- _Problem details_:
Reproduce the lines from the one bearing "traverse_chain_parts()" through the one bearing "bpy.data.objects.remove(obj)", inclusive. Copy them exactly; include no other line.

★ ★ ★ ★ ★

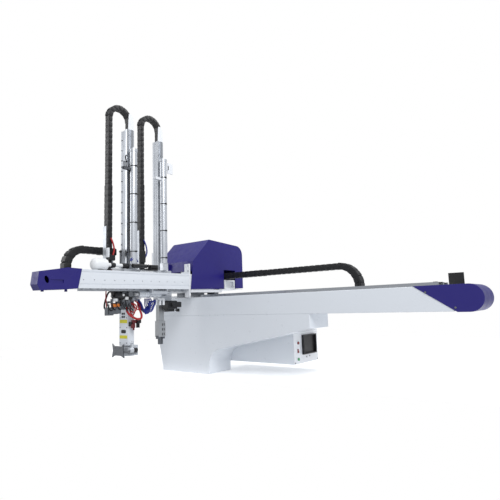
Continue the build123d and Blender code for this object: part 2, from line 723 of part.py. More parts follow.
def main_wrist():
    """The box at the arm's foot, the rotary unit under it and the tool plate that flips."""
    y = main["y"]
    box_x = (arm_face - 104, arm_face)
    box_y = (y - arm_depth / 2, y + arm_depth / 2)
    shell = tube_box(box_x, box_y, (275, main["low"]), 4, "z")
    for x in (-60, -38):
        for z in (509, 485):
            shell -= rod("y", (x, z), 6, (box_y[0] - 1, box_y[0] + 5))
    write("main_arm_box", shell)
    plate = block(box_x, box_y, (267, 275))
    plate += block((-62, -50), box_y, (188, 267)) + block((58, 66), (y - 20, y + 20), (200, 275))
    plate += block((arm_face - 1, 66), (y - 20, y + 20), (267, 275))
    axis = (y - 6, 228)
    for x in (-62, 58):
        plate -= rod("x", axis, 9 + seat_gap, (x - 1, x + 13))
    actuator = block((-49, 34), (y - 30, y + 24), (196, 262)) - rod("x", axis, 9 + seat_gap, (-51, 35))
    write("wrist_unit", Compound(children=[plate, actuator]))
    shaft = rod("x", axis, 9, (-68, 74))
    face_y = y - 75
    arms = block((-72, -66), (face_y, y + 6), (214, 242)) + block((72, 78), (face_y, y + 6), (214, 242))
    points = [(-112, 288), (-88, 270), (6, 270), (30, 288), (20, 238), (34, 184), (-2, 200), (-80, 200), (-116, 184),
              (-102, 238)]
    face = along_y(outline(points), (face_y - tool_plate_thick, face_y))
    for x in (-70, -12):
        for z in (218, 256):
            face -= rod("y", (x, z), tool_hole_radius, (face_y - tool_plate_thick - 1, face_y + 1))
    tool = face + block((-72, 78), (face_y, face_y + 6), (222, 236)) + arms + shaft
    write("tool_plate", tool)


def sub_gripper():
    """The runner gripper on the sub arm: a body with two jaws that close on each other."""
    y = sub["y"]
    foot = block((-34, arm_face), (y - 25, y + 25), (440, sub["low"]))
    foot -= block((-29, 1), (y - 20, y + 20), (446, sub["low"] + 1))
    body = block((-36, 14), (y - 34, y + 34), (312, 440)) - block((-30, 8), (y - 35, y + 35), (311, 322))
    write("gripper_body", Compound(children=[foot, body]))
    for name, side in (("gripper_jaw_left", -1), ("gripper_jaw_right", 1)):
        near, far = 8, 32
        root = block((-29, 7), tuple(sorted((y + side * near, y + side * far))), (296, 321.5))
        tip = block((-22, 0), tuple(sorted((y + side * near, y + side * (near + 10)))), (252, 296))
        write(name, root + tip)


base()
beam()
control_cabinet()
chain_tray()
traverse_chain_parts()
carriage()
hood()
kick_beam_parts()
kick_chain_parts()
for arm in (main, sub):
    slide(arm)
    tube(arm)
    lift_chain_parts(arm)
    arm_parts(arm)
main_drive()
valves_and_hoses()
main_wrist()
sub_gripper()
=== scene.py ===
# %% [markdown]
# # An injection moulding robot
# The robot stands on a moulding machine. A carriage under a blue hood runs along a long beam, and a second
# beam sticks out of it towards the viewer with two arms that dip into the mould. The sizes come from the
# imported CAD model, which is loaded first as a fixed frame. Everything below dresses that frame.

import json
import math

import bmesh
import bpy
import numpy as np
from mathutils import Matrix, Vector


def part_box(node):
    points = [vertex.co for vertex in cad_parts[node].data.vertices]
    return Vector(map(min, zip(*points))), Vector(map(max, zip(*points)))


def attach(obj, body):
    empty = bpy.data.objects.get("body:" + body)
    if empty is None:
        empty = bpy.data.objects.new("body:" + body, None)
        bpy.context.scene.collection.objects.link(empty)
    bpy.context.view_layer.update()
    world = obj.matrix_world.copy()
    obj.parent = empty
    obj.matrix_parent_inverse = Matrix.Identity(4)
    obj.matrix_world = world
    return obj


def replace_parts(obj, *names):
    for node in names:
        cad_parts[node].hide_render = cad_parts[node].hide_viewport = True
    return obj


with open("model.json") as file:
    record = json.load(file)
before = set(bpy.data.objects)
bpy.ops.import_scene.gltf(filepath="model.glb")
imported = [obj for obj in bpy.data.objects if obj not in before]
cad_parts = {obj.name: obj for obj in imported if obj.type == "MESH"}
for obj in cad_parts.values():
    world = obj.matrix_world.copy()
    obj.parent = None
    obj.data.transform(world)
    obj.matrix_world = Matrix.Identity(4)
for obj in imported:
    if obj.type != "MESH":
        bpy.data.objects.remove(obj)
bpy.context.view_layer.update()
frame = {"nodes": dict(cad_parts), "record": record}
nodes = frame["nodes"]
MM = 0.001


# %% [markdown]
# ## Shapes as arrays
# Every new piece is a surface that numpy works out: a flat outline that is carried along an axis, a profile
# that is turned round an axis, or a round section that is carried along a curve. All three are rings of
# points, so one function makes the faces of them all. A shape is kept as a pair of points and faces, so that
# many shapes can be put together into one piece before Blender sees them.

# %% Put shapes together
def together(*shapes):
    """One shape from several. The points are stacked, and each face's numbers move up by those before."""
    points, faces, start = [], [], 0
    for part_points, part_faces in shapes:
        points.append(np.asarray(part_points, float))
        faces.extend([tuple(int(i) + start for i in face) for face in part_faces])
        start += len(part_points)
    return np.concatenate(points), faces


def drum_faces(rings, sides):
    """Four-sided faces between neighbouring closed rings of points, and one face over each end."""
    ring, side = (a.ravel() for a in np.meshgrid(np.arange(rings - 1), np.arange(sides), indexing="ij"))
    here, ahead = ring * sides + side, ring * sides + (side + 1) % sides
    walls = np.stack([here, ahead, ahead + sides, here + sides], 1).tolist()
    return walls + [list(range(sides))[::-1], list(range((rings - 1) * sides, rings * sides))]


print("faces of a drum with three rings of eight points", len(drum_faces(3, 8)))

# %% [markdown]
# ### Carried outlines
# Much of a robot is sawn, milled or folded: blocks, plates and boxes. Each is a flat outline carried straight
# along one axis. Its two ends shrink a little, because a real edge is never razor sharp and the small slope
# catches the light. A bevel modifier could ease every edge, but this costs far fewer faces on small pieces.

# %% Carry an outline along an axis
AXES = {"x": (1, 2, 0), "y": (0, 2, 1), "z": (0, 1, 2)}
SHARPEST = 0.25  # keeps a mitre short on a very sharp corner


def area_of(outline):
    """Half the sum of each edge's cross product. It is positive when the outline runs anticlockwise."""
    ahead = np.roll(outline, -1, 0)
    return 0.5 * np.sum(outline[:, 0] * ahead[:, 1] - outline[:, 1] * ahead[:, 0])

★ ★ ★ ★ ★

- _Finished exercise_:
traverse_chain_parts()
carriage()
hood()
kick_beam_parts()
kick_chain_parts()
for arm in (main, sub):
    slide(arm)
    tube(arm)
    lift_chain_parts(arm)
    arm_parts(arm)
main_drive()
valves_and_hoses()
main_wrist()
sub_gripper()
=== scene.py ===
# %% [markdown]
# # An injection moulding robot
# The robot stands on a moulding machine. A carriage under a blue hood runs along a long beam, and a second
# beam sticks out of it towards the viewer with two arms that dip into the mould. The sizes come from the
# imported CAD model, which is loaded first as a fixed frame. Everything below dresses that frame.

import json
import math

import bmesh
import bpy
import numpy as np
from mathutils import Matrix, Vector


def part_box(node):
    points = [vertex.co for vertex in cad_parts[node].data.vertices]
    return Vector(map(min, zip(*points))), Vector(map(max, zip(*points)))


def attach(obj, body):
    empty = bpy.data.objects.get("body:" + body)
    if empty is None:
        empty = bpy.data.objects.new("body:" + body, None)
        bpy.context.scene.collection.objects.link(empty)
    bpy.context.view_layer.update()
    world = obj.matrix_world.copy()
    obj.parent = empty
    obj.matrix_parent_inverse = Matrix.Identity(4)
    obj.matrix_world = world
    return obj


def replace_parts(obj, *names):
    for node in names:
        cad_parts[node].hide_render = cad_parts[node].hide_viewport = True
    return obj


with open("model.json") as file:
    record = json.load(file)
before = set(bpy.data.objects)
bpy.ops.import_scene.gltf(filepath="model.glb")
imported = [obj for obj in bpy.data.objects if obj not in before]
cad_parts = {obj.name: obj for obj in imported if obj.type == "MESH"}
for obj in cad_parts.values():
    world = obj.matrix_world.copy()
    obj.parent = None
    obj.data.transform(world)
    obj.matrix_world = Matrix.Identity(4)
for obj in imported:
    if obj.type != "MESH":
        bpy.data.objects.remove(obj)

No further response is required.